The book says these four requirements are it being:

  • learner-centred
  • play-based
  • long term
  • within a wooded area.

‘It’s an approach – it’s not a place,’ clarifies Ms MacKenzie, who disagrees it must be delivered in a woodland. ‘The people who are leading beach school have almost certainly come to beach school as a Forest School leader and applied their ethos of delivery, and the important thing is that ethos, not the setting.’

She emphasises a difference between actual Forest School and forest-school-type activities is its regularity. ‘It’s crucial that it’s a long-term process of regular sessions, not this one-off occasional visit,’ she says.

Muddy Feet Training founder Alex Williams likes to separate outdoor approaches differently. She suggests outdoor learning should be considered as any curriculum-based activities, from the Early Years Foundation Stage to higher key stages. However, she believes this term can be a barrier to some practitioners if they feel unconfident or lack training.

In this situation, she prefers the term ‘nature-based play’. ‘You don’t need to be a massively trained outdoor practitioner to do nature-based play and take a group of children out,’ she says. ‘It helps to have a bit of understanding of what you can do and the activities you can do, and the benefits, and how to do it in an achievable way.’

HOLISTIC VIEW

To achieve outdoor learning or nature-based play, rather than simply taking indoor learning outside, Ms Williams recommends practitioners remember to use resources found in nature. ‘Particularly with nurseries and early years staff, they’re so used to having lots of things around – plastic indoor things,’ she says. ‘It’s important to give them the confidence to go to an outdoor space and be confident to use what’s there.’

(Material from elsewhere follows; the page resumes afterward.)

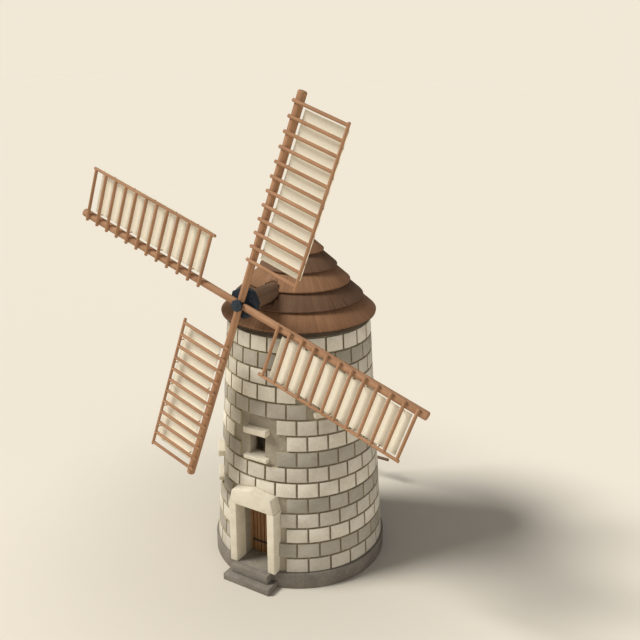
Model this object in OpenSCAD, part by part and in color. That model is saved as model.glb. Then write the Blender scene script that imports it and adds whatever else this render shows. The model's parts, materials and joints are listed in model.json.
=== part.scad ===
// Traditional round stone tower mill: a drystone-faced tower on a plinth, a boarded
// conical cap that turns to the wind, and four lattice sails spread with canvas.
// Millimetres. Z is up, the ground is z = 0, the doorway and the sails face -Y.

/* [Tower] */

// Radius of the round plinth at the foot of the tower
plinth_radius = 2750; // [2400:10:3300]
// Height of the plinth, which is also the ground floor's level
plinth_height = 510; // [300:10:700]
// Height of the tower wall above the plinth
wall_height = 7360; // [6000:10:9000]
// Outer radius of the bare wall at its foot
wall_foot_radius = 2612; // [2200:1:3100]
// Outer radius of the bare wall at its top
wall_top_radius = 2096; // [1700:1:2500]
// Thickness of the wall
wall_thickness = 610; // [450:10:800]

/* [Doorway] */

// Clear width between the two door jambs
door_width = 1120; // [900:10:1300]
// Clear height of the doorway above the floor
door_height = 2030; // [1800:10:2300]
// Width of each dressed jamb stone, seen from the front
jamb_width = 250; // [180:5:320]
// How far the dressed surround stands out from the tower's axis
surround_front = 2760; // [2650:5:3300]
// Depth of the surround's stones from front to back
surround_depth = 470; // [300:5:600]
// Height of the gabled lintel at its shoulders
lintel_shoulder = 460; // [300:5:560]
// Height of the gabled lintel at its peak
lintel_peak = 615; // [400:5:700]
// Distance from the tower's axis to the outer face of the door leaf
leaf_front = 1990; // [1700:5:2350]
// Thickness of the boarded door leaf
leaf_thickness = 60; // [40:1:90]

/* [Steps] */

// Width of the lower step
lower_step_width = 1660; // [1200:10:2000]
// Distance from the tower's axis to the front of the lower step
lower_step_front = 3140; // [3000:10:3800]
// Height of the lower step
lower_step_height = 220; // [120:5:260]
// Width of the upper step
upper_step_width = 1320; // [1000:10:1700]
// Distance from the tower's axis to the front of the upper step
upper_step_front = 2940; // [2800:10:3500]

/* [Windows] */

// Clear width of a window opening
window_width = 530; // [350:5:650]
// Clear height of a window opening
window_height = 715; // [500:5:850]
// Height of the sill of the lowest window above the plinth
first_sill_height = 2165; // [1900:5:2600]
// Rise from each window to the next one up
window_rise = 1472; // [1100:4:1700]
// Turn round the tower from each window to the next one up, in degrees
window_turn = 52.5; // [30:0.5:80]
// How far the window frames sit back from the wall's face
frame_setback = 320; // [100:5:400]
// Length of the dressed sill and lintel stones
dressing_length = 790; // [600:5:1000]
// How far the dressed stones stand out from the bare wall
dressing_projection = 160; // [80:5:220]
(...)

Conor Williams, operations manager at the Little Forest Folk chain of outdoor nurseries, says the risk element is what separates Forest School learning from curriculum-based learning outdoors. ‘We use tools, we have campfires; there are a lot of settings that won’t be able to do that, and that’s where outdoor learning is quite different,’ he explains. But he says practitioners should not get preoccupied with different definitions and should focus on trying to use the natural environment available to them. ‘For schools that are local to the coast, go to the beach and look at that kind of ecosystem,’ he says.

Play Learning Life director Julie Mountain, who has led outdoor play projects for 30 years, has a more holistic view. ‘When you leave the classroom for a learning purpose, that is outdoor learning,’ she says. She agrees that for a setting to say it is offering ‘forest school’, this is more accurate if they have a Forest School-qualified practitioner. But she points out that many practitioners can deliver forest-school-style activities, such as making fires, as long as they have the confidence, experience and can risk-assess.

‘What we really want is for practitioners to be taking children outdoors for some part of their learning,’ says Ms Mountain. ‘If you do it through Forest School activities, or a walk around the local neighbourhood, visiting an old people’s home, going to the shops, those are all learning beyond the classroom experiences – learning in a much more interactive, practical and real-life way.’